Numa perspectiva portuguesa, a inclusão de uma etapa deste género poderá ditar o regresso de Nelson Oliveira ao Tour, já que tem sido aposta no Paris-Roubaix, ainda que com participações acidentadas. Este ano, uma queda nessa corrida estragou-lhe boa parte da temporada. Mas experiência não lhe falta no pavé.

É normal que Unzué sinta algum nervosismo. Em 2018 a Movistar terá de elevar o nível de performance nas grandes voltas. É certo que Quintana foi ao pódio no Giro, mas no Tour não houve sequer uma vitória de etapa e na Vuelta, a jogar em casa, sem Valverde (lesionado), a equipa foi uma sombra do que havia apresentado noutros anos. Também, nem uma etapa conseguiu vencer, tendo sido proveitosa no aspecto de dar experiência a jovens ciclistas, mas não houve o necessário mediatismo imediato na grande volta espanhola.

A contratação de Landa é naturalmente boa. Mas como gerir? Inicialmente o pensamento até poderia ser levar o espanhol ao Giro, mas depois de ter ficado a um segundo do pódio no Tour, Landa quer mais.
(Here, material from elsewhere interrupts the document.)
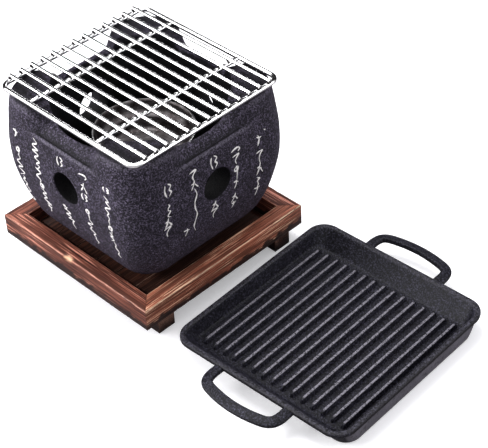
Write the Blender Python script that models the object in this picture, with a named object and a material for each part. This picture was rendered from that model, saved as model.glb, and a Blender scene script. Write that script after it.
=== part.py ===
"""Table-top hibachi grill with its wooden tray, lift-off wire rack, fire bowl and spare ribbed griddle.

Metres, +Z up, the table at z = 0.  The stove stands in the tray and the griddle lies beside it.
"""
import math

import bmesh
import bpy
import numpy as np
from mathutils import Vector

MM = 0.001
CONTACT_GAP = 0.3 * MM            # air left between pieces that touch

# Where the two groups stand on the table
TRAY_AT = (-96.99 * MM, -12.8 * MM)
GRIDDLE_AT = (TRAY_AT[0] + 193.7 * MM, TRAY_AT[1] + 12.8 * MM)
GRIDDLE_TURN = math.radians(2.7)

# Tray
TRAY_SIDE = 180.0 * MM
RAIL_WIDTH = 15.0 * MM
RAIL_HEIGHT = 21.0 * MM
RAIL_EASE = 0.9 * MM
SKID_HEIGHT = 13.7 * MM
SKID_WIDTH = 16.6 * MM
SKID_LENGTH = 175.0 * MM
SKID_OFFSET = 67.1 * MM           # centre line of a skid from the tray's centre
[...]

O espanhol percebeu na última edição que pode muito bem disputar o Tour com Froome e com mais quem se apresente como candidato. A mensagem foi dita claramente: não quer mais estar em segundo plano em nenhuma corrida.

Logo no dia da apresentação do percurso do Tour, Quintana marcou posição e Unzué confirmou-a, mas lá vai dizendo que a corrida ditará as prioridades. Ou seja, a hierarquia. Quintana a ajudar Landa? É difícil de imaginar. Landa a ajudar Quintana? Depois do que fez este ano ao lado de Froome, será uma relação no mínimo difícil...
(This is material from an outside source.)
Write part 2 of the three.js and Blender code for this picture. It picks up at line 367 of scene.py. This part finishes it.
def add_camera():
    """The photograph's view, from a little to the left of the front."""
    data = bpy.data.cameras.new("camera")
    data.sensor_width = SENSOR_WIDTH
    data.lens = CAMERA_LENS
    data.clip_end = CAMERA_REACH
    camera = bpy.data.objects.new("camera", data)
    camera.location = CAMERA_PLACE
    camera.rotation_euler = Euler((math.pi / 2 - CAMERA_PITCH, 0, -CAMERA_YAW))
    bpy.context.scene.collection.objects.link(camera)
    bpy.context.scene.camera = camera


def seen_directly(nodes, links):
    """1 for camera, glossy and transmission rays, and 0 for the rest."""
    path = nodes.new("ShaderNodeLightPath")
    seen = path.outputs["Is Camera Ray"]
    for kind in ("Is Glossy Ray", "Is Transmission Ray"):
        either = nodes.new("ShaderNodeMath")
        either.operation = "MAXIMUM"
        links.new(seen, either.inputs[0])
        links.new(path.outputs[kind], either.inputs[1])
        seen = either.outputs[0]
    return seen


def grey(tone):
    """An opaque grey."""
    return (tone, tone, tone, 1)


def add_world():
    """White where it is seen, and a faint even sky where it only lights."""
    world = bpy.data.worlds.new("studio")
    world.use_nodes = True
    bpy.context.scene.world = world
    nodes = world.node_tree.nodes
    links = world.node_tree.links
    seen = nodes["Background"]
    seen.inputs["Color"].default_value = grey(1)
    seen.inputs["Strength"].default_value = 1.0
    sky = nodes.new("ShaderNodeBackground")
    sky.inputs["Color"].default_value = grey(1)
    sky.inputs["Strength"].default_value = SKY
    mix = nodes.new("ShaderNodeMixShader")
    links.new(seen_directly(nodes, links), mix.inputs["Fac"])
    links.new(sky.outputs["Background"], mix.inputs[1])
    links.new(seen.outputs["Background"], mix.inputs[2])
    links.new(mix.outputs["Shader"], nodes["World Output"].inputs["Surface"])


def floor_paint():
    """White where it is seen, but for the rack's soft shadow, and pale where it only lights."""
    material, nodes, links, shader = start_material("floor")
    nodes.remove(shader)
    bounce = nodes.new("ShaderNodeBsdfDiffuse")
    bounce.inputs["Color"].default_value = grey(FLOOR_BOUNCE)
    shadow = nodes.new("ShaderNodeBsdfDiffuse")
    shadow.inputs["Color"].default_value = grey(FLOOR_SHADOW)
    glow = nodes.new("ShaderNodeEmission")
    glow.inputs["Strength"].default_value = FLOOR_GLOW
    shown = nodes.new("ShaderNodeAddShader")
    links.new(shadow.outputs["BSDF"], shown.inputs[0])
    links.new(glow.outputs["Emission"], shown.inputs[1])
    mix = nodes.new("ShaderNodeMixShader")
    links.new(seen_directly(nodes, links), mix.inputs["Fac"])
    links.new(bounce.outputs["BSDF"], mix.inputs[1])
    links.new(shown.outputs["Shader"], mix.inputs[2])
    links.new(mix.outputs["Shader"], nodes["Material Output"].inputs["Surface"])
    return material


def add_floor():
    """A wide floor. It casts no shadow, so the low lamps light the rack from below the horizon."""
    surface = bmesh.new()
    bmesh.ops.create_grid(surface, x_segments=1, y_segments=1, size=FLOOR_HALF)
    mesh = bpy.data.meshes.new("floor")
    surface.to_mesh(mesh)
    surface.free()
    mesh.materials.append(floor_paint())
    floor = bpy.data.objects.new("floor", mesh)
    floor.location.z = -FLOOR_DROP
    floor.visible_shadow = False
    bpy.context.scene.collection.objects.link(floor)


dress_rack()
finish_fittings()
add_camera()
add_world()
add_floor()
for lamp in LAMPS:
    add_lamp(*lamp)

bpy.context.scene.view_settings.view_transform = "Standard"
Quintana recordou como já passou o mesmo com Valverde. Não foi a mesma coisa. O espanhol bem tentou um pódio no Tour. Mas ano após ano falhou o objectivo. Em 2014, já com Quintana a aparecer e com um Giro conquistado, Valverde assumiu que seria a sua última vez como líder da Movistar em França. Voltou a não conseguir o pódio, mas deixou, como prometido, o papel principal. No ano seguinte apareceu ao lado de Quintana e, curiosamente, conseguiu o seu pódio. O colombiano foi segundo, Valverde terceiro, na vitória de Chris Froome. Em 2016, Quintana foi terceiro e Valverde a preciosa ajuda. Nesta última edição, o espanhol caiu no contra-relógio inaugural e abandonou. Tanta falta vez, não só a Quintana, mas principalmente à Movistar, já que o seu líder esteve completamente apagado e Valverde estava numa forma fenomenal.

Para 2018, Valverde já disse que não quer o Tour. Prefere não se meter na luta entre Quintana e Landa, mas falta saber se Unzué não lhe poderá pedir para ir e ajudar a gerir dois egos, podendo ser uma espécie de voz pacificadora e de união. Se há ciclista que é respeitado, é Valverde.

Se acontecer algo a Quintana e Landa na etapa do pavé, já se sabe qual será o discurso de Unzué, mas até lá, muito se irá falar e escrever sobre uma rivalidade interna que parece ser inevitável. Começam a compor-se os primeiros pontos de interesse para 2018. Um, é o desejo de ver Dumoulin enfrentar Froome, dois, é como Quintana e Landa vão conviver, três - e puxando para o lado português -, será perceber qual o papel de Rui Costa na UAE Team Emirates... E esta lista vai sendo actualizada, certamente! Numa altura em que o ciclismo se prepara para ir de férias, lá se vão viver meses de ansiedade até ao arranque da nova época.